▶ **Requirements**: Without altering anything, output the material below.

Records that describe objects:

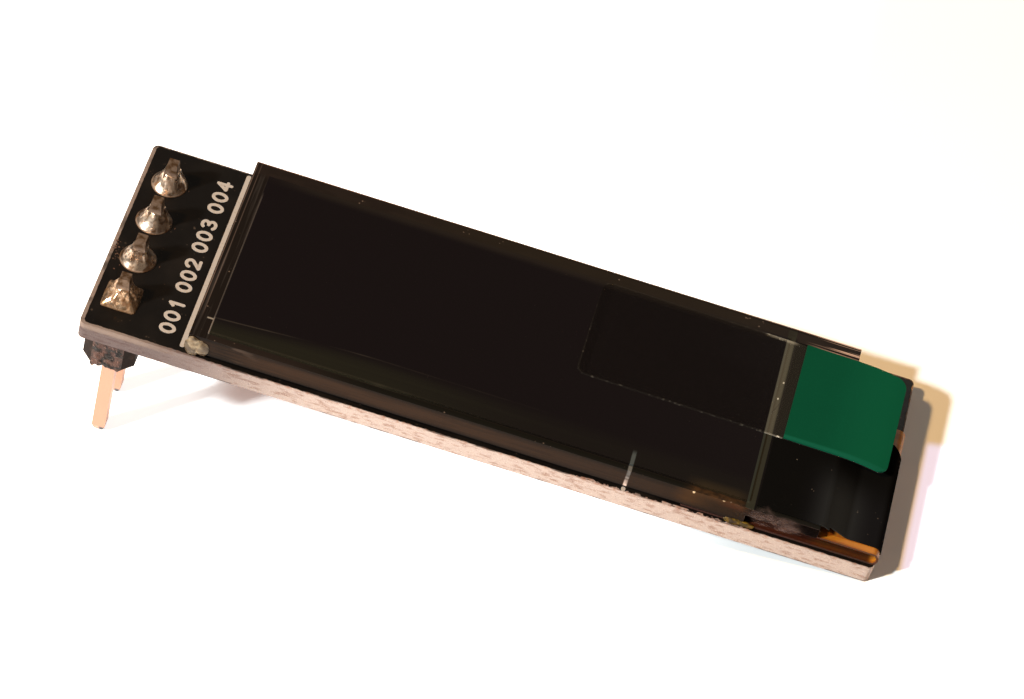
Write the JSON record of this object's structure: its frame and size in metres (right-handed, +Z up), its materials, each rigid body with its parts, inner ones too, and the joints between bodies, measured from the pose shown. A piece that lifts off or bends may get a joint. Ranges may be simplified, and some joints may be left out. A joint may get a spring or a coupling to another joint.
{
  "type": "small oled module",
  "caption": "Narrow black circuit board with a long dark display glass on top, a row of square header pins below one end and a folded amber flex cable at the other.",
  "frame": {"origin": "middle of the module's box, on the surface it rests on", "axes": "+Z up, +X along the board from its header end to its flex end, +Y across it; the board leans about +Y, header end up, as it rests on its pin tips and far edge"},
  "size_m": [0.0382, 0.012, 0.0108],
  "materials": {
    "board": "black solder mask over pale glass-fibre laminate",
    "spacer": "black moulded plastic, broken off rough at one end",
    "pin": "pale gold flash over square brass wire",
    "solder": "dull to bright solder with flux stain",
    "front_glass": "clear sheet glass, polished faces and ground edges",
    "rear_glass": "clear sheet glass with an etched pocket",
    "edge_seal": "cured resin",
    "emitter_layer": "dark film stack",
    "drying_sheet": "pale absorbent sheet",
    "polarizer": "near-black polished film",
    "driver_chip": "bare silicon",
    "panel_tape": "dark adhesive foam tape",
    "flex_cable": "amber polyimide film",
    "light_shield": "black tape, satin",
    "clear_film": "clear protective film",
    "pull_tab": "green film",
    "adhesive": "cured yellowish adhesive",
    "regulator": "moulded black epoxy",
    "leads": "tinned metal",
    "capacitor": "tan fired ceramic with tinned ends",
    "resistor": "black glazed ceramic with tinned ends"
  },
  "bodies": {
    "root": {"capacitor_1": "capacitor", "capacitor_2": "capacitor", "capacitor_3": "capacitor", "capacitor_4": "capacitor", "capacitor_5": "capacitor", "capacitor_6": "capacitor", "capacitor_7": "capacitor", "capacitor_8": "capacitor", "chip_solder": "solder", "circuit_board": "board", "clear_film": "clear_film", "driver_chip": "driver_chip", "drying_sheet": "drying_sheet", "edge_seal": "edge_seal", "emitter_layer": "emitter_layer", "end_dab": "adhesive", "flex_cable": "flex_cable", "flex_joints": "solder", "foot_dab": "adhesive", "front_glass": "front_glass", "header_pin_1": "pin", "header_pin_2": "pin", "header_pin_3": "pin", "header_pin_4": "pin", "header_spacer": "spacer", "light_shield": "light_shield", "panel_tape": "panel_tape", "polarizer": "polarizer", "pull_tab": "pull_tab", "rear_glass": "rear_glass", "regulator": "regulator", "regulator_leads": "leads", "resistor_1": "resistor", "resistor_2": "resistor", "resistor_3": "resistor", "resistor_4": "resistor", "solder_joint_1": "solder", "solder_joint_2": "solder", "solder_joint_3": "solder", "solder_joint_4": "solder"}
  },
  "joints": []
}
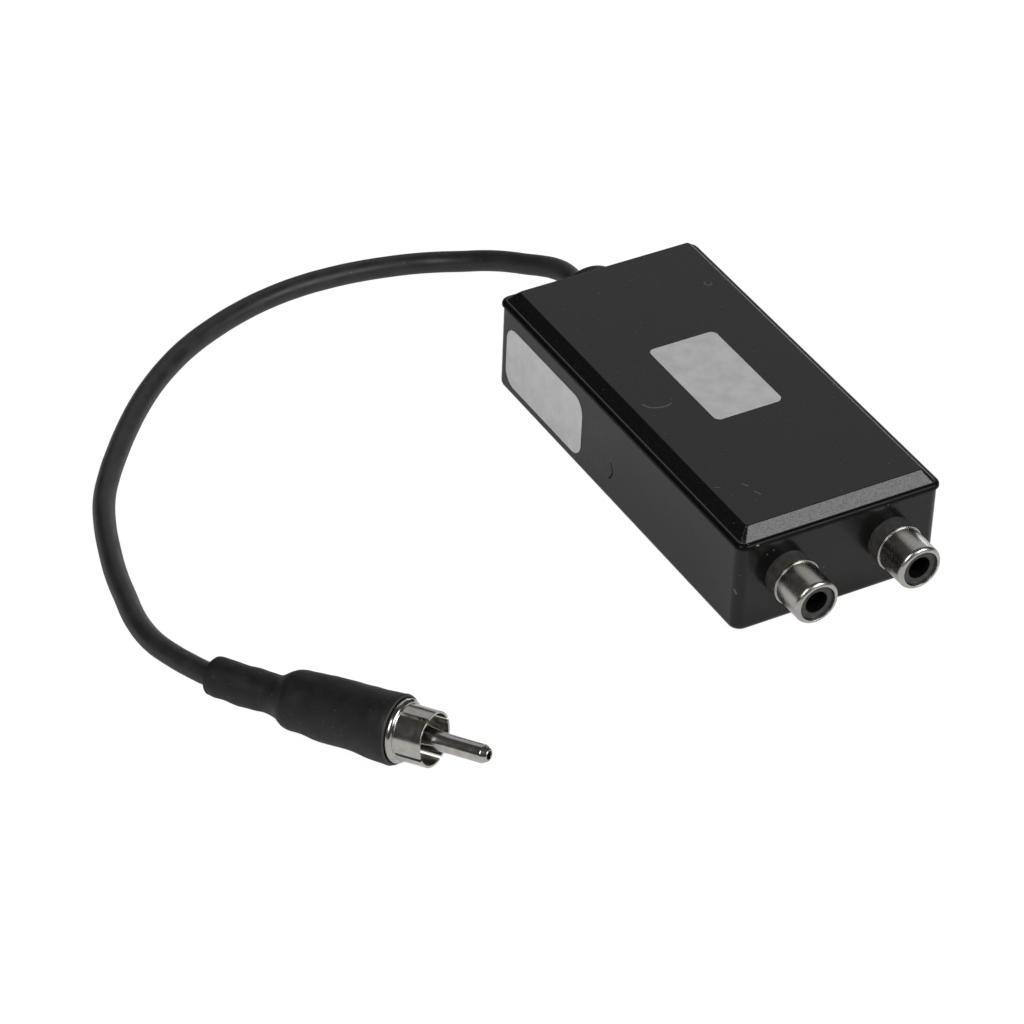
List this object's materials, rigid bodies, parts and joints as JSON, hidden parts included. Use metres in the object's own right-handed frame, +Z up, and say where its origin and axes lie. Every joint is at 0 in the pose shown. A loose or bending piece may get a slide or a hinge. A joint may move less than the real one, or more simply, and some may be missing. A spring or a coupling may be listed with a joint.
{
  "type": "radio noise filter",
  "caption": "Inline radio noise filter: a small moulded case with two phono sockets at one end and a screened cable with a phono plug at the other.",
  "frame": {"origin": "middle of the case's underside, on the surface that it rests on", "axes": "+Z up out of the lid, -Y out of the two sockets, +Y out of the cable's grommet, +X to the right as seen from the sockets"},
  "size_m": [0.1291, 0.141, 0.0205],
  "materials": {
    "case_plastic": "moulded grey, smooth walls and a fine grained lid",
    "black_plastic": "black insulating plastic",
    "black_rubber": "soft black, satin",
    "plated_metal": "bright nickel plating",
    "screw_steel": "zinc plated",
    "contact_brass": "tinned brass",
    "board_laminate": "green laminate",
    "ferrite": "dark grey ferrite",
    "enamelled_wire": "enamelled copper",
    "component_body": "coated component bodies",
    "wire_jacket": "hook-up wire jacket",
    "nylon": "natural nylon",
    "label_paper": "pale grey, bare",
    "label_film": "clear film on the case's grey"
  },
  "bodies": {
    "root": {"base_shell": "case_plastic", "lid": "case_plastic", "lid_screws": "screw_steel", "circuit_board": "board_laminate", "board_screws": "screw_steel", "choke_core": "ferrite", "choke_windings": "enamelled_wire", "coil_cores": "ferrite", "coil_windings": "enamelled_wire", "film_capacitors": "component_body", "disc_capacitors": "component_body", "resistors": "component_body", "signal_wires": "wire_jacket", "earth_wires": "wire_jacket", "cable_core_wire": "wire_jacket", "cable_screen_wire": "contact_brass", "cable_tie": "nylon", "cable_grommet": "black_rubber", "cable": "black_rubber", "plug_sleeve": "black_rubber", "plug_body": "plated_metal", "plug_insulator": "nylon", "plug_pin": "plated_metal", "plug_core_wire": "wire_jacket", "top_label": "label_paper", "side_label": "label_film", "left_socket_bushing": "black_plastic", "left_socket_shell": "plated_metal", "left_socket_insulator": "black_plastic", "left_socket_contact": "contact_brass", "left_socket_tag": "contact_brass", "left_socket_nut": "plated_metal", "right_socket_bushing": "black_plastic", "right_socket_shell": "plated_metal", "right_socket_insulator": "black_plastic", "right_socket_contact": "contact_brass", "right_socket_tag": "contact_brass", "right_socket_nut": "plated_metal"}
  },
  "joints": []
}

▶ **Correct response**:
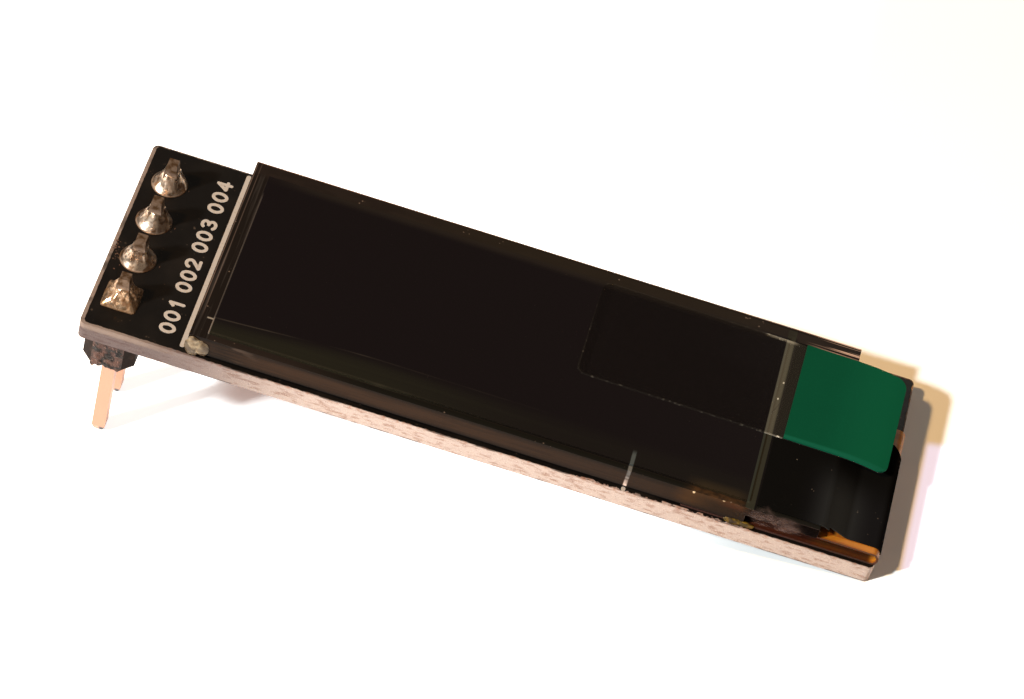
Write the JSON record of this object's structure: its frame and size in metres (right-handed, +Z up), its materials, each rigid body with its parts, inner ones too, and the joints between bodies, measured from the pose shown. A piece that lifts off or bends may get a joint. Ranges may be simplified, and some joints may be left out. A joint may get a spring or a coupling to another joint.
{
  "type": "small oled module",
  "caption": "Narrow black circuit board with a long dark display glass on top, a row of square header pins below one end and a folded amber flex cable at the other.",
  "frame": {"origin": "middle of the module's box, on the surface it rests on", "axes": "+Z up, +X along the board from its header end to its flex end, +Y across it; the board leans about +Y, header end up, as it rests on its pin tips and far edge"},
  "size_m": [0.0382, 0.012, 0.0108],
  "materials": {
    "board": "black solder mask over pale glass-fibre laminate",
    "spacer": "black moulded plastic, broken off rough at one end",
    "pin": "pale gold flash over square brass wire",
    "solder": "dull to bright solder with flux stain",
    "front_glass": "clear sheet glass, polished faces and ground edges",
    "rear_glass": "clear sheet glass with an etched pocket",
    "edge_seal": "cured resin",
    "emitter_layer": "dark film stack",
    "drying_sheet": "pale absorbent sheet",
    "polarizer": "near-black polished film",
    "driver_chip": "bare silicon",
    "panel_tape": "dark adhesive foam tape",
    "flex_cable": "amber polyimide film",
    "light_shield": "black tape, satin",
    "clear_film": "clear protective film",
    "pull_tab": "green film",
    "adhesive": "cured yellowish adhesive",
    "regulator": "moulded black epoxy",
    "leads": "tinned metal",
    "capacitor": "tan fired ceramic with tinned ends",
    "resistor": "black glazed ceramic with tinned ends"
  },
  "bodies": {
    "root": {"capacitor_1": "capacitor", "capacitor_2": "capacitor", "capacitor_3": "capacitor", "capacitor_4": "capacitor", "capacitor_5": "capacitor", "capacitor_6": "capacitor", "capacitor_7": "capacitor", "capacitor_8": "capacitor", "chip_solder": "solder", "circuit_board": "board", "clear_film": "clear_film", "driver_chip": "driver_chip", "drying_sheet": "drying_sheet", "edge_seal": "edge_seal", "emitter_layer": "emitter_layer", "end_dab": "adhesive", "flex_cable": "flex_cable", "flex_joints": "solder", "foot_dab": "adhesive", "front_glass": "front_glass", "header_pin_1": "pin", "header_pin_2": "pin", "header_pin_3": "pin", "header_pin_4": "pin", "header_spacer": "spacer", "light_shield": "light_shield", "panel_tape": "panel_tape", "polarizer": "polarizer", "pull_tab": "pull_tab", "rear_glass": "rear_glass", "regulator": "regulator", "regulator_leads": "leads", "resistor_1": "resistor", "resistor_2": "resistor", "resistor_3": "resistor", "resistor_4": "resistor", "solder_joint_1": "solder", "solder_joint_2": "solder", "solder_joint_3": "solder", "solder_joint_4": "solder"}
  },
  "joints": []
}
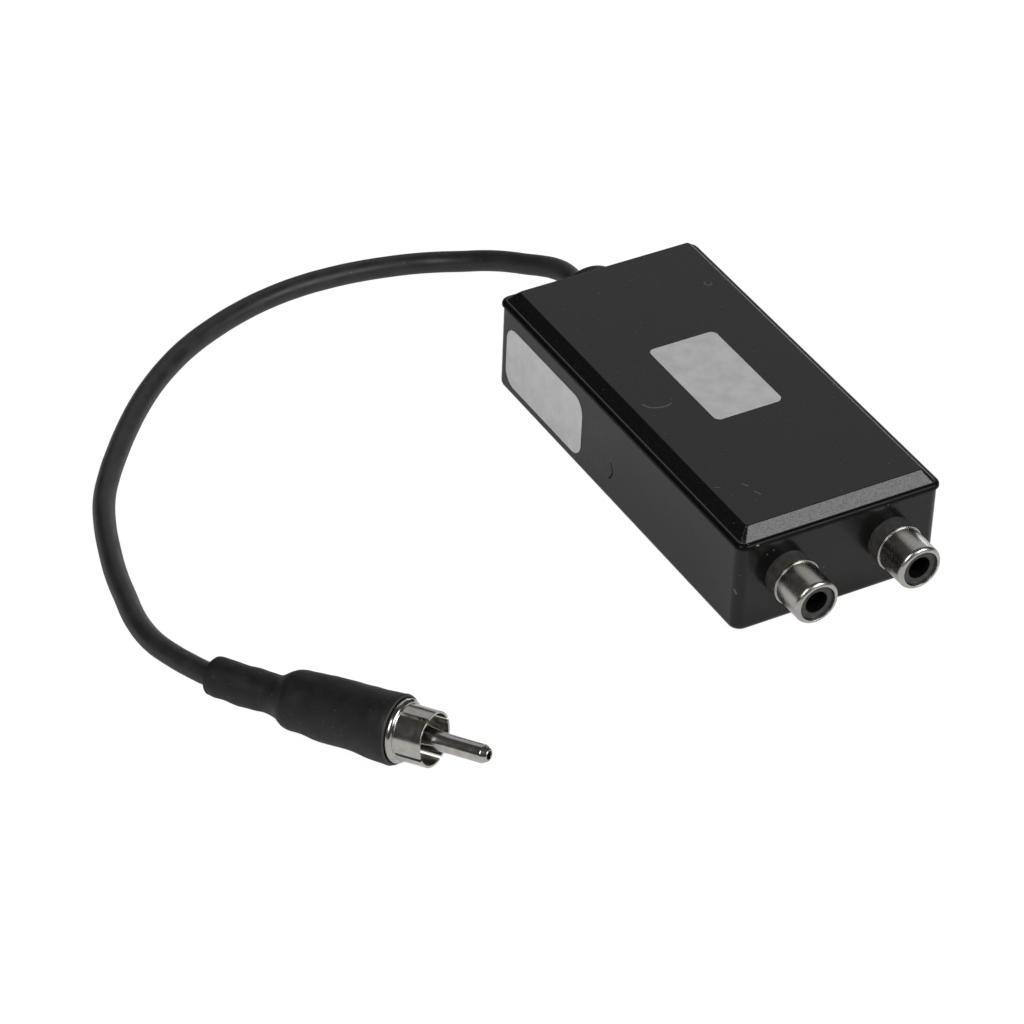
List this object's materials, rigid bodies, parts and joints as JSON, hidden parts included. Use metres in the object's own right-handed frame, +Z up, and say where its origin and axes lie. Every joint is at 0 in the pose shown. A loose or bending piece may get a slide or a hinge. A joint may move less than the real one, or more simply, and some may be missing. A spring or a coupling may be listed with a joint.
{
  "type": "radio noise filter",
  "caption": "Inline radio noise filter: a small moulded case with two phono sockets at one end and a screened cable with a phono plug at the other.",
  "frame": {"origin": "middle of the case's underside, on the surface that it rests on", "axes": "+Z up out of the lid, -Y out of the two sockets, +Y out of the cable's grommet, +X to the right as seen from the sockets"},
  "size_m": [0.1291, 0.141, 0.0205],
  "materials": {
    "case_plastic": "moulded grey, smooth walls and a fine grained lid",
    "black_plastic": "black insulating plastic",
    "black_rubber": "soft black, satin",
    "plated_metal": "bright nickel plating",
    "screw_steel": "zinc plated",
    "contact_brass": "tinned brass",
    "board_laminate": "green laminate",
    "ferrite": "dark grey ferrite",
    "enamelled_wire": "enamelled copper",
    "component_body": "coated component bodies",
    "wire_jacket": "hook-up wire jacket",
    "nylon": "natural nylon",
    "label_paper": "pale grey, bare",
    "label_film": "clear film on the case's grey"
  },
  "bodies": {
    "root": {"base_shell": "case_plastic", "lid": "case_plastic", "lid_screws": "screw_steel", "circuit_board": "board_laminate", "board_screws": "screw_steel", "choke_core": "ferrite", "choke_windings": "enamelled_wire", "coil_cores": "ferrite", "coil_windings": "enamelled_wire", "film_capacitors": "component_body", "disc_capacitors": "component_body", "resistors": "component_body", "signal_wires": "wire_jacket", "earth_wires": "wire_jacket", "cable_core_wire": "wire_jacket", "cable_screen_wire": "contact_brass", "cable_tie": "nylon", "cable_grommet": "black_rubber", "cable": "black_rubber", "plug_sleeve": "black_rubber", "plug_body": "plated_metal", "plug_insulator": "nylon", "plug_pin": "plated_metal", "plug_core_wire": "wire_jacket", "top_label": "label_paper", "side_label": "label_film", "left_socket_bushing": "black_plastic", "left_socket_shell": "plated_metal", "left_socket_insulator": "black_plastic", "left_socket_contact": "contact_brass", "left_socket_tag": "contact_brass", "left_socket_nut": "plated_metal", "right_socket_bushing": "black_plastic", "right_socket_shell": "plated_metal", "right_socket_insulator": "black_plastic", "right_socket_contact": "contact_brass", "right_socket_tag": "contact_brass", "right_socket_nut": "plated_metal"}
  },
  "joints": []
}